Mountain in British Columbia, Canada

Mount Arrowsmith is the highest mountain east of Port Alberni on Vancouver Island. Its dominant rock is basalt. The mountain is contained within the Mount Arrowsmith Biosphere Region and as of September 18, 2009 is designated part of 1,300 ha hectare Mt. Arrowsmith Massif Regional Park.

==History==
The mountain is named kał-ka-č’ałḥ (Kulth-ka-choolth) meaning Jagged Points Facing Upward in the Tseshaht Nuu-chah-nulth languages.
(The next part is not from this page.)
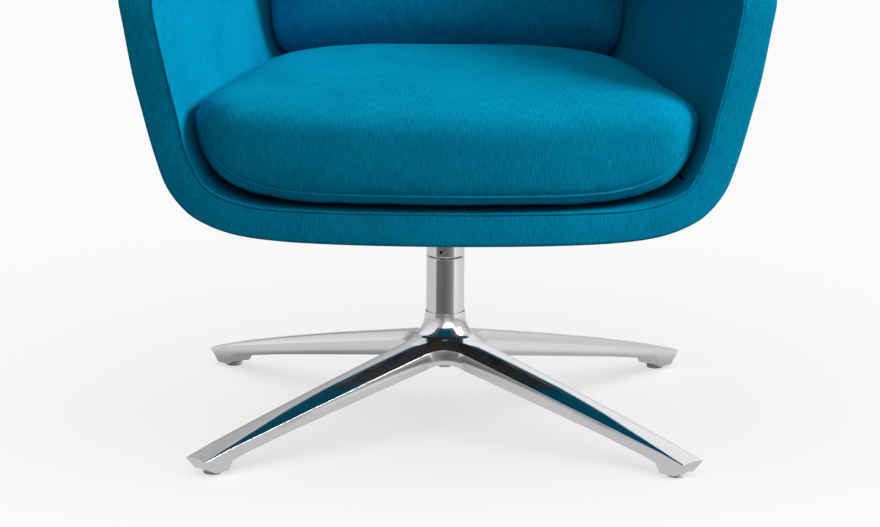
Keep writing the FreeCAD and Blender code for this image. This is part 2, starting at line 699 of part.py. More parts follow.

The first recorded ascent by colonists was made by botanist John Macoun in 1887 led by local Indigenous guide Qualicum Tom and his son James Thomas. Macoun was a botanist to the Geological Survey of Canada. Mount Waddington was first seen from the peak of Mount Arrowsmith by Don and Phyllis Munday in 1925 (see also Mount Munday). The mountain was named about 1853 by Captain Richards for cartographers, Aaron Arrowsmith and his nephew John Arrowsmith.

==Biogeoclimatic zones==
Mount Arrowsmith has three main biogeoclimatic zones. On the windward, wetter west-facing slopes the Coastal Western Hemlock zone occurs up to 1,050 m, where it grades into the Mountain Hemlock zone. This forms a continuous forest up to 1,300 m; above is a parkland phase which grades into the Alpine Tundra zone at 1,600 m. The leeward, east-facing slopes are warmer thanks to more sunshine, and all zone boundaries are higher by 50 m.